> _SUPPLIED MATERIAL_:
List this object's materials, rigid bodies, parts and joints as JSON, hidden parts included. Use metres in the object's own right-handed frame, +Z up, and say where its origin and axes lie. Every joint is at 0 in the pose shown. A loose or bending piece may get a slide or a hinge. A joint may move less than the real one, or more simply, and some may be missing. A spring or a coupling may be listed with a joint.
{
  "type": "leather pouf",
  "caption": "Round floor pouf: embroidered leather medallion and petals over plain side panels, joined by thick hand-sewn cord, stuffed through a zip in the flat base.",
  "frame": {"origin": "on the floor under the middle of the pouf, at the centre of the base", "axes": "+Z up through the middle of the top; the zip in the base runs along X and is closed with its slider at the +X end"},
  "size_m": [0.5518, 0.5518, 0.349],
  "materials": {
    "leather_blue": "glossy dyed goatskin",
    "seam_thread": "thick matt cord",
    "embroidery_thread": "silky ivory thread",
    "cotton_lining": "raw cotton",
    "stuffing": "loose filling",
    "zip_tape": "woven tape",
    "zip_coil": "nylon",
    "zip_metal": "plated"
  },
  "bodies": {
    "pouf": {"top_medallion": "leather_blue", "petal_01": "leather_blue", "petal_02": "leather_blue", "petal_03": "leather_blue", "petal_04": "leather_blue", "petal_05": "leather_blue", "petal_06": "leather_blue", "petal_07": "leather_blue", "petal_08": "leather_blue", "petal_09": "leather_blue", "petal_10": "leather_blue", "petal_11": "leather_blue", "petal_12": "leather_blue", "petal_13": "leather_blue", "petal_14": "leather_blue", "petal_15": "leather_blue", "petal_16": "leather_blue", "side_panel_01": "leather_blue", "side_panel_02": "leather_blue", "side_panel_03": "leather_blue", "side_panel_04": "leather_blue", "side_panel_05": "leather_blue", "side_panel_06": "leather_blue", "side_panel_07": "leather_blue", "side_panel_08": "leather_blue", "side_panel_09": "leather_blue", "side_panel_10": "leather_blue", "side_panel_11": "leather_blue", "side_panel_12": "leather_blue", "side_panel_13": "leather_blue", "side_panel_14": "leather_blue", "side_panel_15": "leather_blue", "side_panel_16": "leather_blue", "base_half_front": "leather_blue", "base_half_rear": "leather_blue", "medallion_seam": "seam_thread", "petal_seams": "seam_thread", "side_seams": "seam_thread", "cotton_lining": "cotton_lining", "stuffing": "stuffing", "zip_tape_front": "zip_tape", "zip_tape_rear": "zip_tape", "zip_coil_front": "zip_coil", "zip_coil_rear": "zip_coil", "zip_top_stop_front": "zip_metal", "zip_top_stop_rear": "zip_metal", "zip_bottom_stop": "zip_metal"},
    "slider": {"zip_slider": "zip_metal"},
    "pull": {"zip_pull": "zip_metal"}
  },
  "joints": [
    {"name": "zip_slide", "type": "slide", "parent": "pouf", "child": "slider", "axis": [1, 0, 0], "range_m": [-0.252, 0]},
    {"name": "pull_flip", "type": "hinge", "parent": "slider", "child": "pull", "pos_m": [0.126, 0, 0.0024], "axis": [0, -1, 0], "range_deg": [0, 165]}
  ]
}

> _EXERCISE DETAILS_: Return each line of the data exactly as written above.

> _SOLUTION BELOW_:
List this object's materials, rigid bodies, parts and joints as JSON, hidden parts included. Use metres in the object's own right-handed frame, +Z up, and say where its origin and axes lie. Every joint is at 0 in the pose shown. A loose or bending piece may get a slide or a hinge. A joint may move less than the real one, or more simply, and some may be missing. A spring or a coupling may be listed with a joint.
{
  "type": "leather pouf",
  "caption": "Round floor pouf: embroidered leather medallion and petals over plain side panels, joined by thick hand-sewn cord, stuffed through a zip in the flat base.",
  "frame": {"origin": "on the floor under the middle of the pouf, at the centre of the base", "axes": "+Z up through the middle of the top; the zip in the base runs along X and is closed with its slider at the +X end"},
  "size_m": [0.5518, 0.5518, 0.349],
  "materials": {
    "leather_blue": "glossy dyed goatskin",
    "seam_thread": "thick matt cord",
    "embroidery_thread": "silky ivory thread",
    "cotton_lining": "raw cotton",
    "stuffing": "loose filling",
    "zip_tape": "woven tape",
    "zip_coil": "nylon",
    "zip_metal": "plated"
  },
  "bodies": {
    "pouf": {"top_medallion": "leather_blue", "petal_01": "leather_blue", "petal_02": "leather_blue", "petal_03": "leather_blue", "petal_04": "leather_blue", "petal_05": "leather_blue", "petal_06": "leather_blue", "petal_07": "leather_blue", "petal_08": "leather_blue", "petal_09": "leather_blue", "petal_10": "leather_blue", "petal_11": "leather_blue", "petal_12": "leather_blue", "petal_13": "leather_blue", "petal_14": "leather_blue", "petal_15": "leather_blue", "petal_16": "leather_blue", "side_panel_01": "leather_blue", "side_panel_02": "leather_blue", "side_panel_03": "leather_blue", "side_panel_04": "leather_blue", "side_panel_05": "leather_blue", "side_panel_06": "leather_blue", "side_panel_07": "leather_blue", "side_panel_08": "leather_blue", "side_panel_09": "leather_blue", "side_panel_10": "leather_blue", "side_panel_11": "leather_blue", "side_panel_12": "leather_blue", "side_panel_13": "leather_blue", "side_panel_14": "leather_blue", "side_panel_15": "leather_blue", "side_panel_16": "leather_blue", "base_half_front": "leather_blue", "base_half_rear": "leather_blue", "medallion_seam": "seam_thread", "petal_seams": "seam_thread", "side_seams": "seam_thread", "cotton_lining": "cotton_lining", "stuffing": "stuffing", "zip_tape_front": "zip_tape", "zip_tape_rear": "zip_tape", "zip_coil_front": "zip_coil", "zip_coil_rear": "zip_coil", "zip_top_stop_front": "zip_metal", "zip_top_stop_rear": "zip_metal", "zip_bottom_stop": "zip_metal"},
    "slider": {"zip_slider": "zip_metal"},
    "pull": {"zip_pull": "zip_metal"}
  },
  "joints": [
    {"name": "zip_slide", "type": "slide", "parent": "pouf", "child": "slider", "axis": [1, 0, 0], "range_m": [-0.252, 0]},
    {"name": "pull_flip", "type": "hinge", "parent": "slider", "child": "pull", "pos_m": [0.126, 0, 0.0024], "axis": [0, -1, 0], "range_deg": [0, 165]}
  ]
}